Recent Netflix drama Seven Seconds is indicative of some of the ways this can be a problem. About a white police officer killing a black teenager in a hit-and-run and the cover-up that followed, the first episode is an engaging piece of television – but it’s also too long. At 54 minutes, it’s very slow paced, struggling to fill its runtime, continuing beyond several points that would make for an appropriate ending. The series ends with an eighty-minute episode; it’s difficult to imagine that’s wholly necessary.
Equally, there’s the various Marvel Netflix shows, each of which has been accused of not quite knowing how to fill out its runtime. It’s evident even in The Defender’s, which had a reduced runtime anyway; at that point, it starts to speak to a systemic problem in the approach, as opposed to an issue borne of having thirteen episodes to a season rather than eight. At this stage, early reviews of Jessica Jones Season 2 have highlighted the same issue, noting its slow pace. Again, it’s not to say that this can’t work – indeed, Jessica Jones season one is perhaps the only instalment where you can argue the slower approach genuinely worked very well – but it points to a larger trend that’s been less than promising.
It’s possible, of course, for things to go the other way. Star Trek: Discovery is interesting in this regard; in advance of its release, showrunners x specifically pointed to the flexible runtimes as a benefit of the programmes online home. And yet it ended up with episodes ranging from forty-nine minutes to as few as thirty-seven – the episode in question felt like there were bits missing, definitely lacking as a result of its reduced runtime.

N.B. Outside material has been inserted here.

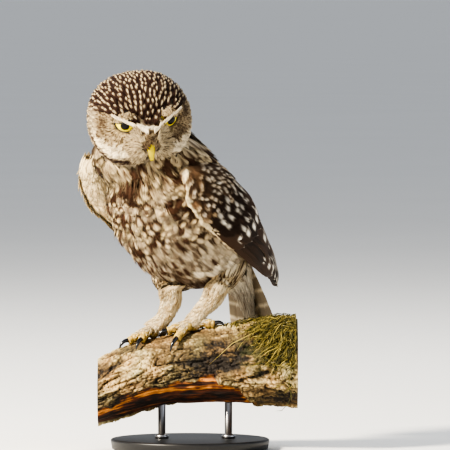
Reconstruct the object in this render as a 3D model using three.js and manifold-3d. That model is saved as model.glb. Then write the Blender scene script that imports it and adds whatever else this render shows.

It’s not that the flexible runtime doesn’t offer certain opportunities you wouldn’t have otherwise, and it’s not that television that acts as a slow-burn piece telling a story over a season can’t be effective. But as this style and approach dominates, it’s difficult not to get the sense that something’s being lost; often, the limits imposed on an episode can help it to thrive, and removing those constraints mean that the final, sprawling piece won’t always work as a single episode on its own terms.